En cualquiera de sus films –desde Robó, huyó y lo pescaron a Sueños de seductor
o Manhattan- el personaje central es, intrínsecamente, un perdedor nato que
camina angustiado por la cornisa procurando no caer… o caer de la manera menos ridícula posible.
Y acaso
Zelig, en sus discretos ochenta y cuatro minutos de duración, signifique el
hallazgo salvador para anular tantos sobresaltos: mimetizarse de golpe con el
interlocutor hasta semejar un doble suyo. Interpretado por Woody Allen, Zelig
se vuelve gordo entre gordos, le nacen plumas cuando está entre indios, y al
pisar la ciudad de Chicago se torna oscuro, temible como un gangster del cine
negro… y luego negrísimo entre achocolatados músicos de una orquesta de Jazz.
La sociedad no tarda en consagrar a este camaleón como una celebridad, puesto
que es símbolo de todos. Como en otras películas de Woody, una mujer (la
psiquiatra Eudora Fletcher, que encarna Mía Farrow) es a la vez causa y oasis
de sus desdichas.
La película está ambientada en los años 20 e incluye una serie de documentales de la época y entrevistas a conocidos intelectuales contemporáneos, como Susan Sontag, Saúl Bellow, Bruno Bettleheim e Irving Nowe. Estos aportes actuales le otorgan a la historia una curiosa dosis de realidad, dentro de su disparatado esqueleto argumental.
“El cine es
un medio tan envolvente, técnica y financieramente –comentó W.A. luego del
estreno de Zelig- que uno tiende a echar toda la carne en el asador en las
primeras películas y eso fue lo que yo hice con la comicidad. Cuando empecé a
crear mi propia técnica y no tuve que preocuparme por subsistir, quise
expresarme de un modo más personal. Después del éxito de Annie Hall (Dos extraños
amantes) me sentí con fuerza suficiente para hacer Interiores y cuando
Manhattan triunfó, quise insistir con Stardust Memories (Recuerdos)”.

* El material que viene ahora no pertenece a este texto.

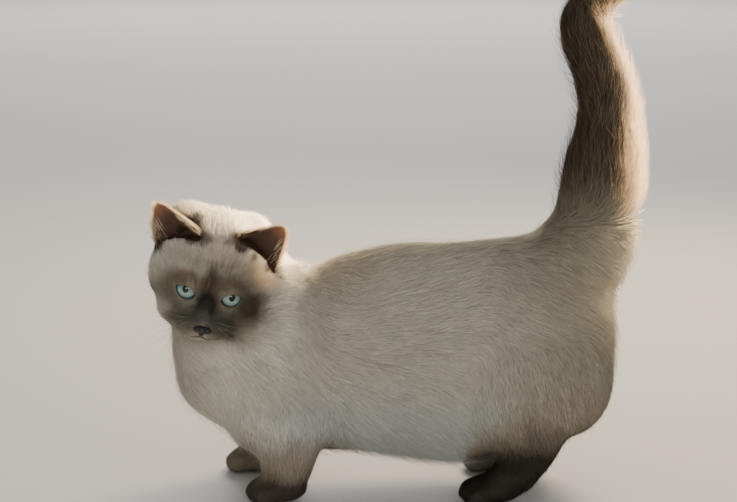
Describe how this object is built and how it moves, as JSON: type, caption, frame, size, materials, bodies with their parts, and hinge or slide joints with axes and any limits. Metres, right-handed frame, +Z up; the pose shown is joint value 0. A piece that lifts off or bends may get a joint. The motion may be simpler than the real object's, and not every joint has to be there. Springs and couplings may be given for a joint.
{
  "type": "munchkin cat",
  "caption": "Short-legged colour-point munchkin cat standing still, tail raised and hooked at the tip, head turned to its left, with eyes, ears and nose as separate solids.",
  "frame": {"origin": "middle of the cat's floor plan, on the floor under its belly; the soles lie at z = 0", "axes": "+Z up; the cat's trunk faces -Y and its left side is +X; its head is turned to face +X"},
  "size_m": [0.1362, 0.3476, 0.3724],
  "materials": {
    "coat_body": "matt, short pale fur",
    "coat_point": "matt, short dark brown fur",
    "iris": "wet gloss",
    "nose_leather": "damp, fine-grained"
  },
  "bodies": {
    "root": {"head": "coat_body", "neck": "coat_body", "nape": "coat_body", "chest": "coat_body", "barrel": "coat_body", "rump": "coat_body", "foreleg_left": "coat_body", "foreleg_right": "coat_body", "hindleg_left": "coat_body", "hindleg_right": "coat_body", "ear_left": "coat_point", "ear_right": "coat_point", "tail_tip": "coat_point", "tail_middle": "coat_point", "tail_base": "coat_point", "forepaw_left": "coat_point", "forepaw_right": "coat_point", "hindpaw_left": "coat_point", "hindpaw_right": "coat_point", "eye_left": "iris", "eye_right": "iris", "nose": "nose_leather"}
  },
  "joints": []
}
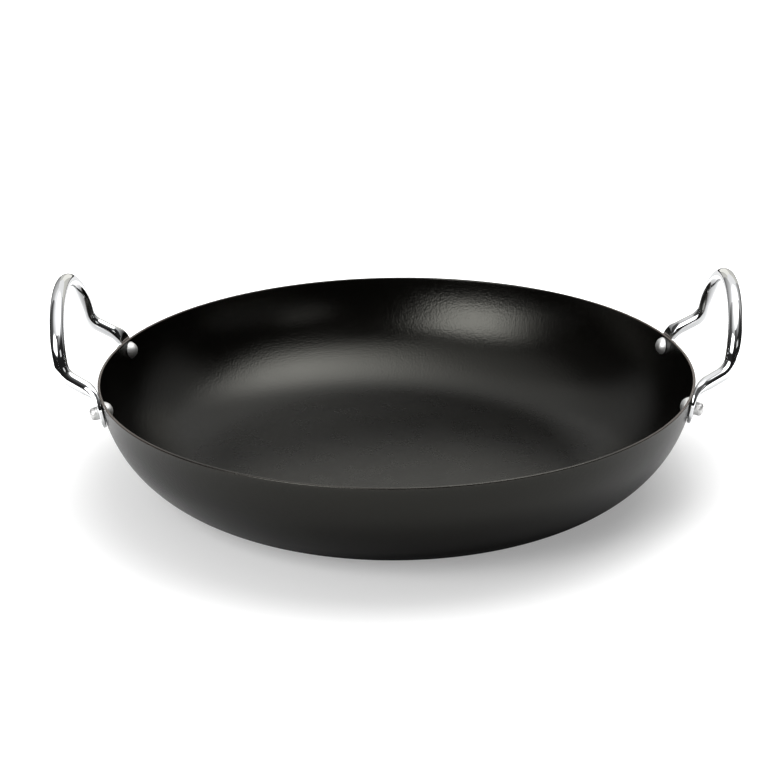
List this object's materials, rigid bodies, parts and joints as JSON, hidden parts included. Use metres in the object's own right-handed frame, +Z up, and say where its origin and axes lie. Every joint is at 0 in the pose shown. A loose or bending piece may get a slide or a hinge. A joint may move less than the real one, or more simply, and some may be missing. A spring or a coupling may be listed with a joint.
{
  "type": "paella pan",
  "caption": "Wide shallow round pan with a curved wall and a chromed rod loop handle riveted to each side.",
  "frame": {"origin": "on the ground, under the middle of the flat base", "axes": "+Z up out of the open bowl, X through the two handles with +X to the right one, +Y to the back"},
  "size_m": [0.384, 0.3398, 0.1196],
  "materials": {
    "coating": "satin non-stick coating with a very fine grain",
    "plating": "bright chrome plate",
    "rivet": "soft matt, as pressed"
  },
  "bodies": {
    "root": {"pan": "coating", "handle_left": "plating", "handle_right": "plating", "rivet_left_back": "rivet", "rivet_left_front": "rivet", "rivet_right_back": "rivet", "rivet_right_front": "rivet"}
  },
  "joints": []
}
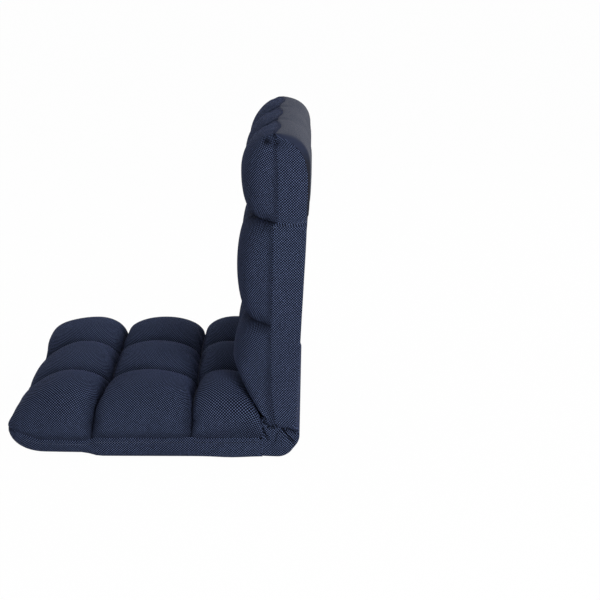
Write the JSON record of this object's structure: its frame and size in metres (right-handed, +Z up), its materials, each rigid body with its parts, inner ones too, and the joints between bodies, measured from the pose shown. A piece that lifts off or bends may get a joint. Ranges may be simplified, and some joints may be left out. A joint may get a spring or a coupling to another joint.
{
  "type": "folding floor chair",
  "caption": "Legless quilted floor chair with a reclining back that lies flat, on steel frames with ratchet hinges.",
  "frame": {"origin": "on the floor, under the middle of the box round the chair with its back upright", "axes": "+Z up, -Y the way the sitter faces, +X the sitter's left"},
  "size_m": [0.52, 0.5636, 0.6],
  "materials": {
    "mesh_cloth": "matte",
    "panel_cloth": "matte",
    "foam": "matte",
    "webbing": "matte",
    "painted_steel": "satin",
    "plated_steel": "satin",
    "spring_steel": "satin"
  },
  "bodies": {
    "seat": {"seat_top_cover": "mesh_cloth", "seat_foam": "foam", "seat_base_cover": "mesh_cloth", "seat_frame": "painted_steel", "seat_crossbar_rear": "painted_steel", "seat_crossbar_front": "painted_steel", "seat_webbing_1": "webbing", "seat_webbing_2": "webbing", "seat_webbing_3": "webbing", "hinge_sleeve": "mesh_cloth", "seat_rivet_left_1": "plated_steel", "seat_rivet_left_2": "plated_steel", "ratchet_plate_left": "plated_steel", "pivot_pin_left": "plated_steel", "seat_rivet_right_1": "plated_steel", "seat_rivet_right_2": "plated_steel", "ratchet_plate_right": "plated_steel", "pivot_pin_right": "plated_steel"},
    "backrest": {"back_front_cover": "mesh_cloth", "back_foam": "foam", "back_rear_cover": "panel_cloth", "back_frame": "painted_steel", "back_crossbar_lower": "painted_steel", "back_crossbar_upper": "painted_steel", "back_webbing_1": "webbing", "back_webbing_2": "webbing", "back_webbing_3": "webbing", "back_webbing_4": "webbing", "back_rivet_left_1": "plated_steel", "back_rivet_left_2": "plated_steel", "hinge_cheek_left_inner": "plated_steel", "hinge_cheek_left_outer": "plated_steel", "pawl_pin_left": "plated_steel", "spring_post_left": "plated_steel", "pawl_spring_left": "spring_steel", "back_rivet_right_1": "plated_steel", "back_rivet_right_2": "plated_steel", "hinge_cheek_right_inner": "plated_steel", "hinge_cheek_right_outer": "plated_steel", "pawl_pin_right": "plated_steel", "spring_post_right": "plated_steel", "pawl_spring_right": "spring_steel"},
    "pawl_left": {"pawl_left": "plated_steel"},
    "pawl_right": {"pawl_right": "plated_steel"}
  },
  "joints": [
    {"name": "recline", "type": "hinge", "parent": "seat", "child": "backrest", "pos_m": [0, 0.2232, 0.032], "axis": [1, 0, 0], "range_deg": [-87, 8], "deforming": ["hinge_sleeve"]},
    {"name": "pawl_left_swing", "type": "hinge", "parent": "backrest", "child": "pawl_left", "pos_m": [0.205, 0.24125, 0.06109], "axis": [1, 0, 0], "range_deg": [-16, 0], "deforming": ["pawl_spring_left"]},
    {"name": "pawl_right_swing", "type": "hinge", "parent": "backrest", "child": "pawl_right", "pos_m": [-0.205, 0.24125, 0.06109], "axis": [1, 0, 0], "range_deg": [-16, 0], "deforming": ["pawl_spring_right"]}
  ]
}
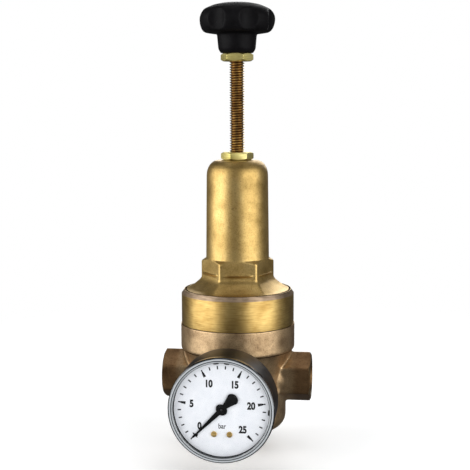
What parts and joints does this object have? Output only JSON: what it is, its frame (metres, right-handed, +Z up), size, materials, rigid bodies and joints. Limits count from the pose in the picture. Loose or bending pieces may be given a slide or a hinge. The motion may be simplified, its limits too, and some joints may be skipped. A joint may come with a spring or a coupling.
{
  "type": "pressure reducing valve",
  "caption": "Spring-loaded diaphragm pressure reducing valve with threaded pipe ends, tall spring bonnet, adjusting spindle with star grip and a round back-connected pressure gauge.",
  "frame": {"origin": "centre of the flat face under the bottom plug, on the spindle's axis", "axes": "+Z up along the spindle, +X along the pipe from inlet to outlet, the gauge faces -Y"},
  "size_m": [0.095, 0.125, 0.282],
  "materials": {
    "cast_bronze": "sand-cast gunmetal, blasted",
    "forged_brass": "forged and blasted, ring turned bright",
    "turned_brass": "turned",
    "nut_brass": "machined bright",
    "spindle_brass": "rolled thread",
    "zinc_steel": "zinc plated",
    "stainless_steel": "turned",
    "spring_steel": "dark lacquered wire",
    "copper": "soft, dull",
    "rubber": "moulded nitrile",
    "black_plastic": "matt moulded",
    "gloss_black": "glossy moulded",
    "clear_plastic": "clear moulded",
    "dial_white": "matt white, printed scale",
    "pointer_black": "matt black"
  },
  "bodies": {
    "valve": {"valve_body": "cast_bronze", "spring_bonnet": "forged_brass", "slip_ring": "turned_brass", "diaphragm": "rubber", "seat_ring": "stainless_steel", "seat_ring_seal": "rubber", "closing_spring": "stainless_steel", "bottom_plug": "turned_brass", "bottom_plug_seal": "rubber", "set_spring": "spring_steel", "gauge_port_plug": "turned_brass", "gauge_port_plug_seal": "copper", "gauge_seal": "copper", "gauge_socket": "turned_brass", "gauge_case": "gloss_black", "gauge_window": "clear_plastic", "gauge_dial": "dial_white", "dial_screws": "nut_brass", "stop_pin": "pointer_black", "sector_arbor": "stainless_steel", "movement_frame": "turned_brass", "hairspring": "copper", "bourdon_tube": "copper", "tube_tip": "turned_brass"},
    "spring_follower": {"upper_spring_plate": "zinc_steel"},
    "spindle": {"adjusting_spindle": "spindle_brass", "knob_nut": "nut_brass", "star_knob": "black_plastic", "knob_insert": "turned_brass"},
    "locknut": {"spindle_locknut": "nut_brass"},
    "stem": {"diaphragm_washer": "turned_brass", "lower_spring_plate": "zinc_steel", "diaphragm_nut": "zinc_steel", "valve_stem": "stainless_steel", "disc_holder": "turned_brass", "valve_disc": "rubber"},
    "pointer_shaft": {"pointer": "pointer_black", "pointer_arbor": "stainless_steel"},
    "sector": {"sector_gear": "turned_brass"},
    "sector_link": {"link": "turned_brass"}
  },
  "joints": [
    {"name": "spindle_travel", "type": "slide", "parent": "valve", "child": "spring_follower", "axis": [0, 0, 1], "range_m": [-0.02858, 0], "deforming": ["set_spring"]},
    {"name": "knob_turn", "type": "hinge", "parent": "spring_follower", "child": "spindle", "pos_m": [0, 0, 0.16], "axis": [0, 0, 1], "range_deg": [-6480, 0]},
    {"name": "locknut_turn", "type": "hinge", "parent": "valve", "child": "locknut", "pos_m": [0, 0, 0.184], "axis": [0, 0, 1], "range_deg": [0, 360]},
    {"name": "stem_lift", "type": "slide", "parent": "valve", "child": "stem", "axis": [0, 0, 1], "range_m": [-0.002, 0], "stiffness_N_per_m": 1500, "springref_m": 0.004, "deforming": ["diaphragm", "closing_spring"]},
    {"name": "pointer_turn", "type": "hinge", "parent": "valve", "child": "pointer_shaft", "pos_m": [0, -0.079, 0.043], "axis": [0, 1, 0], "range_deg": [0, 270.1]},
    {"name": "sector_swing", "type": "hinge", "parent": "valve", "child": "sector", "pos_m": [0, -0.079, 0.034], "axis": [0, 1, 0], "range_deg": [-33.75, 0], "stiffness_Nm_per_rad": 0.02},
    {"name": "link_swing", "type": "hinge", "parent": "sector", "child": "sector_link", "pos_m": [0, -0.079, 0.028], "axis": [0, 1, 0], "range_deg": [0, 33.76]}
  ],
  "couplings": [
    {"joint": "spindle_travel", "follows": "knob_turn", "m_per_rad": 0.00025266},
    {"joint": "pointer_turn", "follows": "sector_swing", "ratio": -8},
    {"joint": "link_swing", "follows": "sector_swing", "ratio": -1}
  ]
}
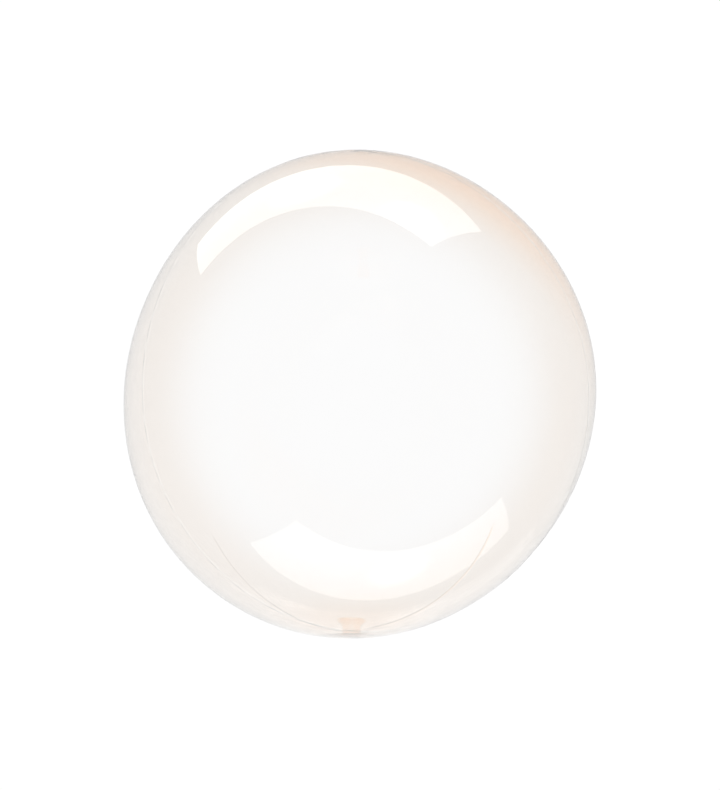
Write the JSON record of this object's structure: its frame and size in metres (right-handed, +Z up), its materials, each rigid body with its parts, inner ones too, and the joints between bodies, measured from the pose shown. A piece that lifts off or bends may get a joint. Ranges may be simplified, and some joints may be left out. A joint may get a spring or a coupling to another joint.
{
  "type": "clear bubble balloon",
  "caption": "Clear stretch-film globe balloon with a thin welded seam round it and a short tinted filling tail folded under it; it rests on a small flat spot.",
  "frame": {"origin": "centre of the flat spot that the globe rests on, on the resting plane", "axes": "+Z up through the globe, along its longest side; -Y towards the front panel, +X to its right"},
  "size_m": [0.4516, 0.4578, 0.4657],
  "materials": {
    "clear_film": "stretched clear film, glossy on both faces, with a pale peach tint that deepens towards the weld",
    "tinted_film": "unstretched film in several layers, glossy, see-through peach"
  },
  "bodies": {
    "root": {"film_envelope": "clear_film", "filling_tail": "tinted_film"}
  },
  "joints": []
}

Woody Allen ya está trabajando nuevamente. Se trata de un film que habrá de titularse Broadway Danny Rose y que solo ha sido definida por él mismo como “una pequeña comedia humana en blanco y negro”. También Zelig prescinde del color y es evidente que –como los buenos fotógrafos- Allen ha comprendido que el viejo, nostalgioso blanco y negro otorga una atmósfera única, nunca accesible para la película cromática. Cuando deja de trabajar, este neoyorkino empedernido que jamás se permitió considerar a otra ciudad del mundo como medianamente habitable, continúa brindando sus conciertos de jazz en los más venerables “agujeros” de Manhattan. Quizás, otro lenguaje para seguir contando su vida.